> Instructions to follow
Please return the full listing below without altering anything.

Raw records:
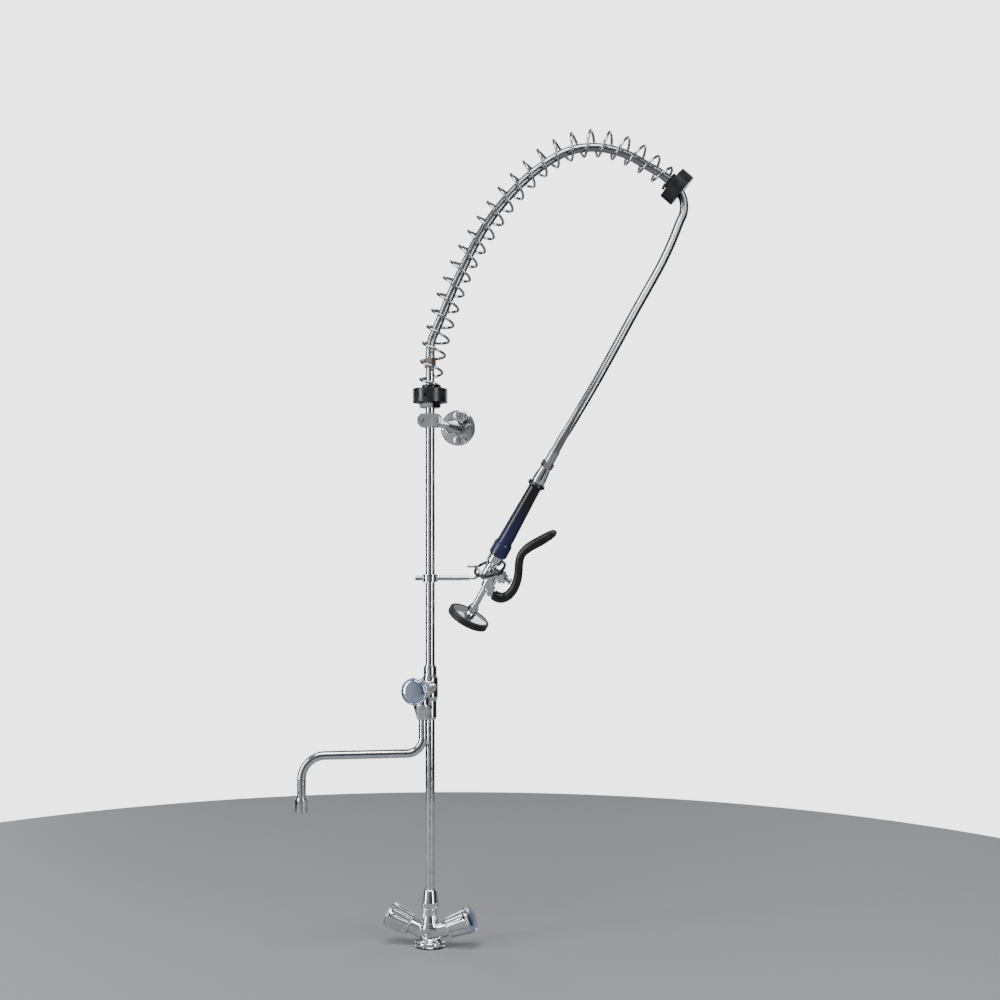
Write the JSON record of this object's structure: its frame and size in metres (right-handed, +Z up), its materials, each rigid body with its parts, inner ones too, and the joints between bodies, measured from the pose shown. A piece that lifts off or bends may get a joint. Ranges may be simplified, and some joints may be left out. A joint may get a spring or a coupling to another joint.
{
  "type": "pre rinse faucet",
  "caption": "Deck-mounted pre-rinse tap: two-handled mixer, tall riser with wall brace, swinging spout, sprung hose arch and trigger spray gun on a hook.",
  "frame": {"origin": "on the riser's axis at the deck surface, under the mixer's gasket", "axes": "+Z up the riser, +X along the wall to the user's right, +Y towards the wall, user at -Y"},
  "size_m": [0.591, 0.2848, 1.3569],
  "materials": {
    "chrome_plate": "polished chrome plate on brass",
    "cap_chrome": "polished chrome, cool tint",
    "steel": "stainless steel",
    "brass": "dull brass",
    "hose_braid": "woven stainless wire braid",
    "black_plastic": "semi-gloss black moulding",
    "black_rubber": "moulded rubber",
    "navy_plastic": "semi-gloss navy moulding",
    "white_plastic": "moulded, satin"
  },
  "bodies": {
    "fixed_body": {"base_gasket": "black_rubber", "mixer_body": "chrome_plate", "threaded_shank": "brass", "clamp_washer": "steel", "shank_nut": "brass", "hot_headwork": "brass", "cold_headwork": "brass", "column_nut": "chrome_plate", "column_lower": "chrome_plate", "tap_body": "chrome_plate", "tap_headwork": "brass", "spout_nut": "chrome_plate", "column_upper": "chrome_plate", "hook_clamp": "chrome_plate", "hook_screw": "steel", "hook_arm": "chrome_plate", "hook_finger": "chrome_plate", "bracket_front": "steel", "bracket_arm": "chrome_plate", "bracket_screws": "chrome_plate", "bracket_flange": "chrome_plate", "riser_adaptor": "chrome_plate", "lower_collar": "black_plastic", "hose_nut": "brass", "hose_ferrule": "steel", "spring": "steel", "upper_collar": "black_plastic", "hose": "hose_braid", "gun_ferrule": "steel", "gun_nut": "chrome_plate", "gun_tube": "steel", "grip": "black_plastic", "grip_sleeve": "navy_plastic", "valve_body": "chrome_plate", "valve_bonnet": "chrome_plate", "trigger_pin": "steel", "neck_tube": "chrome_plate", "head_union": "chrome_plate", "spray_dish": "chrome_plate", "spray_face": "white_plastic", "spray_rim": "black_rubber"},
    "hot_tap_handle": {"hot_handle": "chrome_plate", "hot_cap": "cap_chrome", "hot_spindle": "steel"},
    "cold_tap_handle": {"cold_handle": "chrome_plate", "cold_cap": "cap_chrome", "cold_spindle": "steel"},
    "spout_tap_handle": {"tap_handle": "chrome_plate", "tap_cap": "cap_chrome", "tap_spindle": "steel"},
    "spout": {"spout_tube": "chrome_plate", "aerator": "chrome_plate", "aerator_insert": "white_plastic"},
    "trigger": {"trigger_lever": "black_plastic", "trigger_tongue": "black_plastic"},
    "plunger": {"valve_plunger": "steel"},
    "ring": {"hanging_ring": "black_plastic"}
  },
  "joints": [
    {"name": "hot_handle_turn", "type": "hinge", "parent": "fixed_body", "child": "hot_tap_handle", "pos_m": [0, 0, 0.02], "axis": [-0.9272, 0, 0.3746], "range_deg": [0, 90]},
    {"name": "cold_handle_turn", "type": "hinge", "parent": "fixed_body", "child": "cold_tap_handle", "pos_m": [0, 0, 0.02], "axis": [0.9272, 0, 0.3746], "range_deg": [0, 90]},
    {"name": "spout_tap_turn", "type": "hinge", "parent": "fixed_body", "child": "spout_tap_handle", "pos_m": [0, 0, 0.415], "axis": [0, -1, 0], "range_deg": [0, 90]},
    {"name": "spout_swing", "type": "hinge", "parent": "fixed_body", "child": "spout", "pos_m": [0, -0.037, 0.314], "axis": [0, 0, 1], "range_deg": [-80, 200]},
    {"name": "trigger_squeeze", "type": "hinge", "parent": "fixed_body", "child": "trigger", "pos_m": [0.08984, 0.03426, 0.56578], "axis": [0.1288, -0.9655, -0.2264], "range_deg": [0, 7], "stiffness_Nm_per_rad": 2, "springref_deg": -8.59},
    {"name": "plunger_push", "type": "slide", "parent": "fixed_body", "child": "plunger", "axis": [-0.8448, -0.2264, 0.4848], "range_m": [0, 0.0038]},
    {"name": "ring_tilt", "type": "hinge", "parent": "fixed_body", "child": "ring", "pos_m": [0.09214, 0.02549, 0.60447], "axis": [-0.4487, 0.8003, 0.3978], "range_deg": [0, 8]}
  ],
  "couplings": [
    {"joint": "plunger_push", "follows": "trigger_squeeze", "m_per_rad": 0.031}
  ]
}
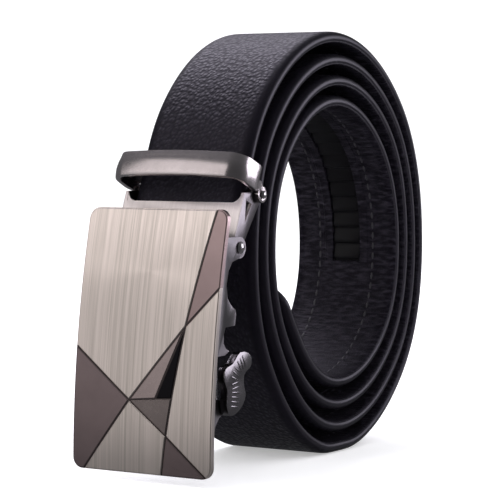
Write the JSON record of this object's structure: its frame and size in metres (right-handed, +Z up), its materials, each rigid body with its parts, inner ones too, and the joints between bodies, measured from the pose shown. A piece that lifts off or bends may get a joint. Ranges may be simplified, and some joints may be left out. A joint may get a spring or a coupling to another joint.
{
  "type": "ratchet belt",
  "caption": "Leather ratchet belt coiled on its edge, with a clamped metal plate buckle on a hinge, keeper loop and side release lever.",
  "frame": {"origin": "on the surface that the belt stands on, under the middle of its overall box", "axes": "+Z up, +X across the strap's width to the lever's side, -Y the way the plate faces"},
  "size_m": [0.046, 0.1306, 0.1233],
  "materials": {
    "black_leather": "pebbled, satin",
    "black_plastic": "moulded teeth",
    "silver": "satin warm silver",
    "gunmetal": "polished gunmetal",
    "polished_gunmetal": "polished gunmetal",
    "brushed_silver": "brushed warm silver with dark polished facets"
  },
  "bodies": {
    "belt": {"strap": "black_leather", "ratchet_track": "black_plastic", "clamp_base": "silver", "clamp_jaw": "gunmetal", "jaw_pin": "gunmetal", "hinge_pin": "gunmetal", "keeper_loop": "polished_gunmetal"},
    "buckle": {"buckle_frame": "gunmetal", "faceplate": "brushed_silver"},
    "lever": {"release_lever": "gunmetal"}
  },
  "joints": [
    {"name": "buckle_hinge", "type": "hinge", "parent": "belt", "child": "buckle", "pos_m": [-0.0005, -0.04849, 0.06304], "axis": [1, 0, 0], "range_deg": [-42, 0]},
    {"name": "lever_hinge", "type": "hinge", "parent": "buckle", "child": "lever", "pos_m": [-0.0005, -0.05574, 0.02084], "axis": [-1, 0, 0], "range_deg": [0, 14], "stiffness_Nm_per_rad": 0.02, "springref_deg": -14.32}
  ]
}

> Response to this exercise
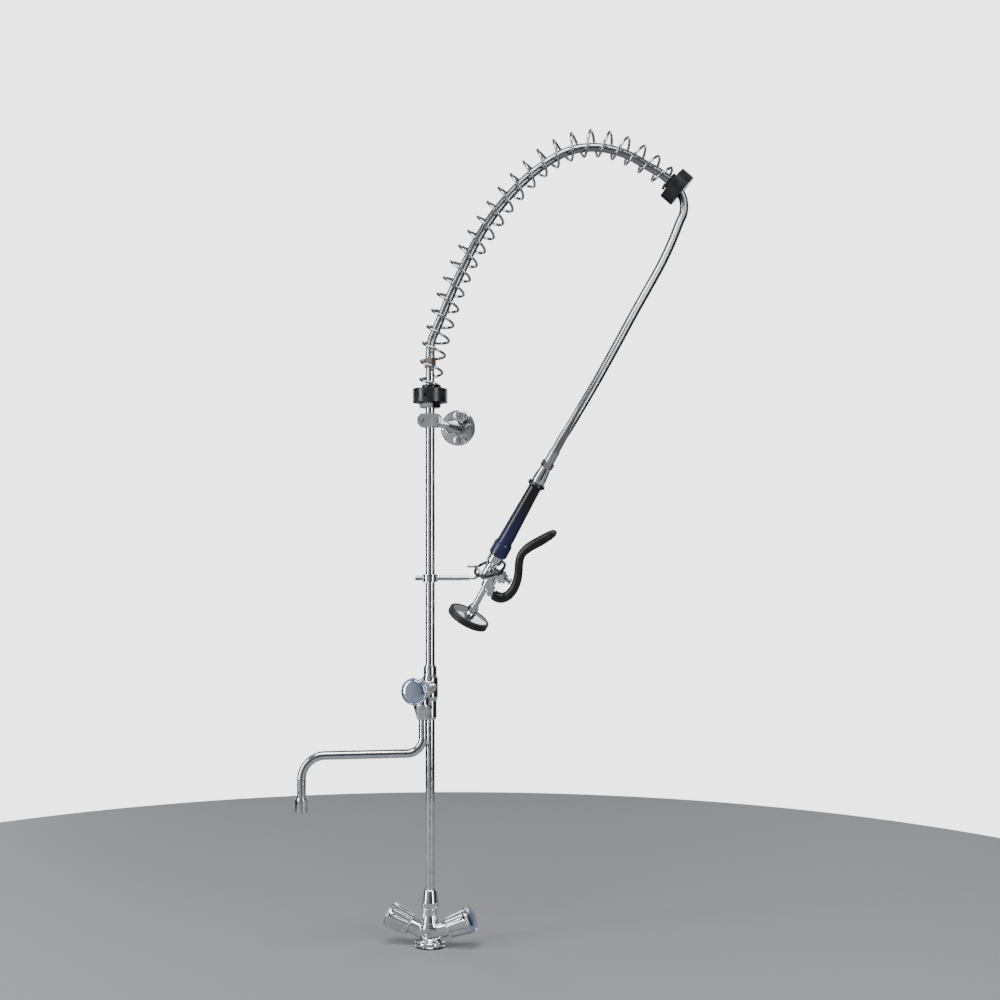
Write the JSON record of this object's structure: its frame and size in metres (right-handed, +Z up), its materials, each rigid body with its parts, inner ones too, and the joints between bodies, measured from the pose shown. A piece that lifts off or bends may get a joint. Ranges may be simplified, and some joints may be left out. A joint may get a spring or a coupling to another joint.
{
  "type": "pre rinse faucet",
  "caption": "Deck-mounted pre-rinse tap: two-handled mixer, tall riser with wall brace, swinging spout, sprung hose arch and trigger spray gun on a hook.",
  "frame": {"origin": "on the riser's axis at the deck surface, under the mixer's gasket", "axes": "+Z up the riser, +X along the wall to the user's right, +Y towards the wall, user at -Y"},
  "size_m": [0.591, 0.2848, 1.3569],
  "materials": {
    "chrome_plate": "polished chrome plate on brass",
    "cap_chrome": "polished chrome, cool tint",
    "steel": "stainless steel",
    "brass": "dull brass",
    "hose_braid": "woven stainless wire braid",
    "black_plastic": "semi-gloss black moulding",
    "black_rubber": "moulded rubber",
    "navy_plastic": "semi-gloss navy moulding",
    "white_plastic": "moulded, satin"
  },
  "bodies": {
    "fixed_body": {"base_gasket": "black_rubber", "mixer_body": "chrome_plate", "threaded_shank": "brass", "clamp_washer": "steel", "shank_nut": "brass", "hot_headwork": "brass", "cold_headwork": "brass", "column_nut": "chrome_plate", "column_lower": "chrome_plate", "tap_body": "chrome_plate", "tap_headwork": "brass", "spout_nut": "chrome_plate", "column_upper": "chrome_plate", "hook_clamp": "chrome_plate", "hook_screw": "steel", "hook_arm": "chrome_plate", "hook_finger": "chrome_plate", "bracket_front": "steel", "bracket_arm": "chrome_plate", "bracket_screws": "chrome_plate", "bracket_flange": "chrome_plate", "riser_adaptor": "chrome_plate", "lower_collar": "black_plastic", "hose_nut": "brass", "hose_ferrule": "steel", "spring": "steel", "upper_collar": "black_plastic", "hose": "hose_braid", "gun_ferrule": "steel", "gun_nut": "chrome_plate", "gun_tube": "steel", "grip": "black_plastic", "grip_sleeve": "navy_plastic", "valve_body": "chrome_plate", "valve_bonnet": "chrome_plate", "trigger_pin": "steel", "neck_tube": "chrome_plate", "head_union": "chrome_plate", "spray_dish": "chrome_plate", "spray_face": "white_plastic", "spray_rim": "black_rubber"},
    "hot_tap_handle": {"hot_handle": "chrome_plate", "hot_cap": "cap_chrome", "hot_spindle": "steel"},
    "cold_tap_handle": {"cold_handle": "chrome_plate", "cold_cap": "cap_chrome", "cold_spindle": "steel"},
    "spout_tap_handle": {"tap_handle": "chrome_plate", "tap_cap": "cap_chrome", "tap_spindle": "steel"},
    "spout": {"spout_tube": "chrome_plate", "aerator": "chrome_plate", "aerator_insert": "white_plastic"},
    "trigger": {"trigger_lever": "black_plastic", "trigger_tongue": "black_plastic"},
    "plunger": {"valve_plunger": "steel"},
    "ring": {"hanging_ring": "black_plastic"}
  },
  "joints": [
    {"name": "hot_handle_turn", "type": "hinge", "parent": "fixed_body", "child": "hot_tap_handle", "pos_m": [0, 0, 0.02], "axis": [-0.9272, 0, 0.3746], "range_deg": [0, 90]},
    {"name": "cold_handle_turn", "type": "hinge", "parent": "fixed_body", "child": "cold_tap_handle", "pos_m": [0, 0, 0.02], "axis": [0.9272, 0, 0.3746], "range_deg": [0, 90]},
    {"name": "spout_tap_turn", "type": "hinge", "parent": "fixed_body", "child": "spout_tap_handle", "pos_m": [0, 0, 0.415], "axis": [0, -1, 0], "range_deg": [0, 90]},
    {"name": "spout_swing", "type": "hinge", "parent": "fixed_body", "child": "spout", "pos_m": [0, -0.037, 0.314], "axis": [0, 0, 1], "range_deg": [-80, 200]},
    {"name": "trigger_squeeze", "type": "hinge", "parent": "fixed_body", "child": "trigger", "pos_m": [0.08984, 0.03426, 0.56578], "axis": [0.1288, -0.9655, -0.2264], "range_deg": [0, 7], "stiffness_Nm_per_rad": 2, "springref_deg": -8.59},
    {"name": "plunger_push", "type": "slide", "parent": "fixed_body", "child": "plunger", "axis": [-0.8448, -0.2264, 0.4848], "range_m": [0, 0.0038]},
    {"name": "ring_tilt", "type": "hinge", "parent": "fixed_body", "child": "ring", "pos_m": [0.09214, 0.02549, 0.60447], "axis": [-0.4487, 0.8003, 0.3978], "range_deg": [0, 8]}
  ],
  "couplings": [
    {"joint": "plunger_push", "follows": "trigger_squeeze", "m_per_rad": 0.031}
  ]
}
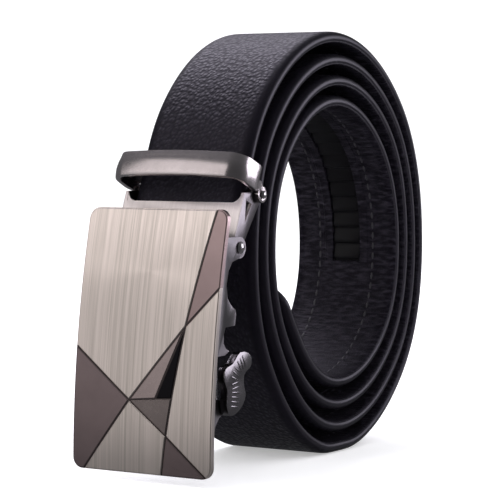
Write the JSON record of this object's structure: its frame and size in metres (right-handed, +Z up), its materials, each rigid body with its parts, inner ones too, and the joints between bodies, measured from the pose shown. A piece that lifts off or bends may get a joint. Ranges may be simplified, and some joints may be left out. A joint may get a spring or a coupling to another joint.
{
  "type": "ratchet belt",
  "caption": "Leather ratchet belt coiled on its edge, with a clamped metal plate buckle on a hinge, keeper loop and side release lever.",
  "frame": {"origin": "on the surface that the belt stands on, under the middle of its overall box", "axes": "+Z up, +X across the strap's width to the lever's side, -Y the way the plate faces"},
  "size_m": [0.046, 0.1306, 0.1233],
  "materials": {
    "black_leather": "pebbled, satin",
    "black_plastic": "moulded teeth",
    "silver": "satin warm silver",
    "gunmetal": "polished gunmetal",
    "polished_gunmetal": "polished gunmetal",
    "brushed_silver": "brushed warm silver with dark polished facets"
  },
  "bodies": {
    "belt": {"strap": "black_leather", "ratchet_track": "black_plastic", "clamp_base": "silver", "clamp_jaw": "gunmetal", "jaw_pin": "gunmetal", "hinge_pin": "gunmetal", "keeper_loop": "polished_gunmetal"},
    "buckle": {"buckle_frame": "gunmetal", "faceplate": "brushed_silver"},
    "lever": {"release_lever": "gunmetal"}
  },
  "joints": [
    {"name": "buckle_hinge", "type": "hinge", "parent": "belt", "child": "buckle", "pos_m": [-0.0005, -0.04849, 0.06304], "axis": [1, 0, 0], "range_deg": [-42, 0]},
    {"name": "lever_hinge", "type": "hinge", "parent": "buckle", "child": "lever", "pos_m": [-0.0005, -0.05574, 0.02084], "axis": [-1, 0, 0], "range_deg": [0, 14], "stiffness_Nm_per_rad": 0.02, "springref_deg": -14.32}
  ]
}